──────── Supplied material

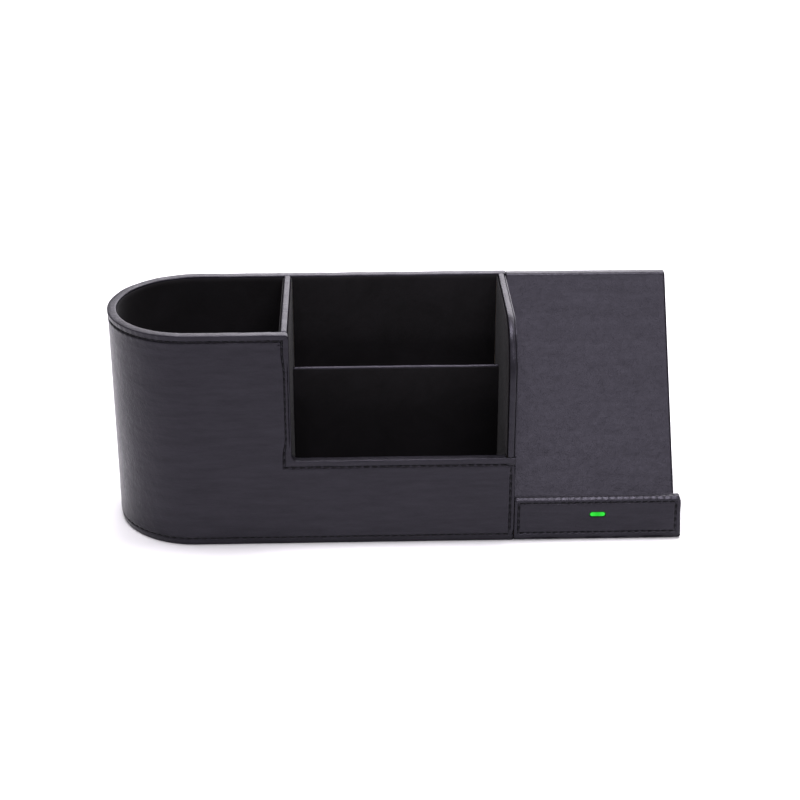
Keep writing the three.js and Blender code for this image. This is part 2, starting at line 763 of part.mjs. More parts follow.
// A coil lead: out of the tray beside the ferrite, over its rim and down to the circuit board.
function coilLead(side) {
  const x = STAND_CENTRE + side * LEAD_SPREAD;
  const onPanel = LEAD_ON_PANEL.map(([depth, rise]) => (
    new THREE.Vector3(x, PANEL_BOARD_FACE + depth, COIL_CENTRE + rise).applyMatrix4(panel.matrix)
  ));
  const below = LEAD_BELOW.map(([across, y, z]) => new THREE.Vector3(STAND_CENTRE + side * across, y, z));
  return wire([...onPanel, ...below], WIRE_RADIUS, WIRE_STEPS);
}

function ledCable() {
  const places = CABLE_PLACES.map(([y, z]) => new THREE.Vector3(STAND_CENTRE, y, z));
  return wire(places, CABLE_RADIUS, CABLE_STEPS);
}

// The cup and the compartment.
addPiece('outer_wall_cover', outerWallCover(), 'leather');
addPiece('front_board', frontBoard(), 'board');
addPiece('bent_end_board', bentEndBoard(), 'board');
addPiece('back_board', backBoard(), 'board');
addPiece('base_board', planSolid(
  floorPlan(SIDE_WALL_LEFT - GAP, LEATHER + GAP + BOARD + GAP),
  BOARD_BOTTOM,
  BASE_TOP,
), 'board');
addPiece('underside_sheet', planSolid(
  floorPlan(SIDE_WALL_RIGHT - SHEET_INSET, SHEET_INSET),
  0,
  SHEET_TOP,
), 'sheet');
addPiece('pen_cup_lining', cupLining(), 'lining');
addPiece('pen_cup_floor', planSolid(
  floorPlan(DIVIDER_LEFT - GAP, WALL + GAP),
  FLOOR_BOTTOM,
  FLOOR_TOP,
), 'lining');

const dividerLow = [DIVIDER_LEFT, FRONT + WALL + GAP, FLOOR_BOTTOM];
const dividerHigh = [DIVIDER_RIGHT, BACK - WALL - GAP, HEIGHT];
addPiece('cup_divider_cover', wrapOf(dividerLow, dividerHigh, 0), 'leather');
addPiece('cup_divider_board', boardWithin(dividerLow, dividerHigh, 0), 'board');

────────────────

_Exercise prompt_
Using the data above, reproduce every line exactly.

_Written solution_
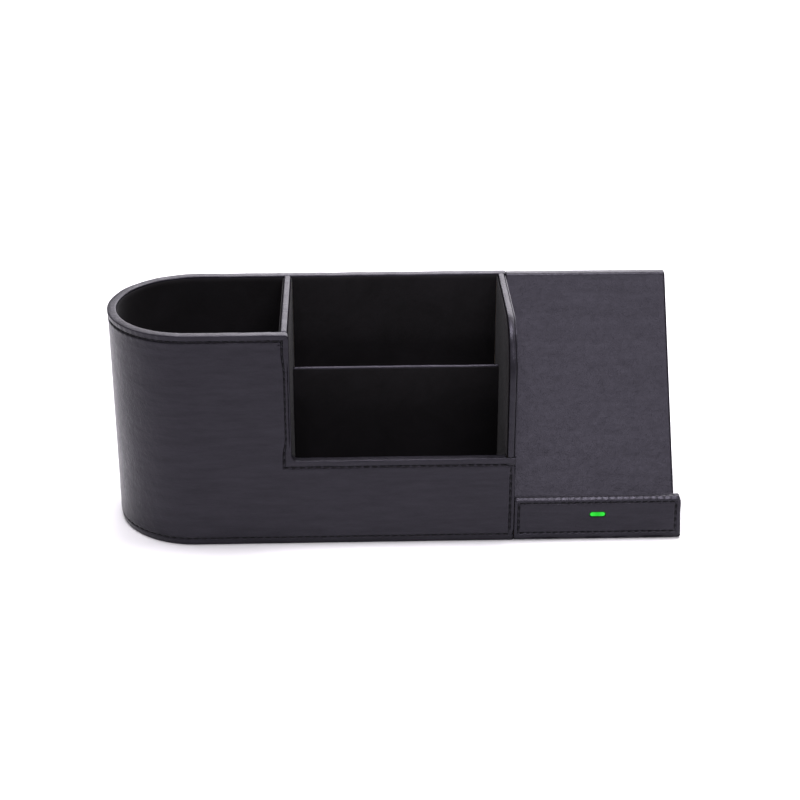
Keep writing the three.js and Blender code for this image. This is part 2, starting at line 763 of part.mjs. More parts follow.
// A coil lead: out of the tray beside the ferrite, over its rim and down to the circuit board.
function coilLead(side) {
  const x = STAND_CENTRE + side * LEAD_SPREAD;
  const onPanel = LEAD_ON_PANEL.map(([depth, rise]) => (
    new THREE.Vector3(x, PANEL_BOARD_FACE + depth, COIL_CENTRE + rise).applyMatrix4(panel.matrix)
  ));
  const below = LEAD_BELOW.map(([across, y, z]) => new THREE.Vector3(STAND_CENTRE + side * across, y, z));
  return wire([...onPanel, ...below], WIRE_RADIUS, WIRE_STEPS);
}

function ledCable() {
  const places = CABLE_PLACES.map(([y, z]) => new THREE.Vector3(STAND_CENTRE, y, z));
  return wire(places, CABLE_RADIUS, CABLE_STEPS);
}

// The cup and the compartment.
addPiece('outer_wall_cover', outerWallCover(), 'leather');
addPiece('front_board', frontBoard(), 'board');
addPiece('bent_end_board', bentEndBoard(), 'board');
addPiece('back_board', backBoard(), 'board');
addPiece('base_board', planSolid(
  floorPlan(SIDE_WALL_LEFT - GAP, LEATHER + GAP + BOARD + GAP),
  BOARD_BOTTOM,
  BASE_TOP,
), 'board');
addPiece('underside_sheet', planSolid(
  floorPlan(SIDE_WALL_RIGHT - SHEET_INSET, SHEET_INSET),
  0,
  SHEET_TOP,
), 'sheet');
addPiece('pen_cup_lining', cupLining(), 'lining');
addPiece('pen_cup_floor', planSolid(
  floorPlan(DIVIDER_LEFT - GAP, WALL + GAP),
  FLOOR_BOTTOM,
  FLOOR_TOP,
), 'lining');

const dividerLow = [DIVIDER_LEFT, FRONT + WALL + GAP, FLOOR_BOTTOM];
const dividerHigh = [DIVIDER_RIGHT, BACK - WALL - GAP, HEIGHT];
addPiece('cup_divider_cover', wrapOf(dividerLow, dividerHigh, 0), 'leather');
addPiece('cup_divider_board', boardWithin(dividerLow, dividerHigh, 0), 'board');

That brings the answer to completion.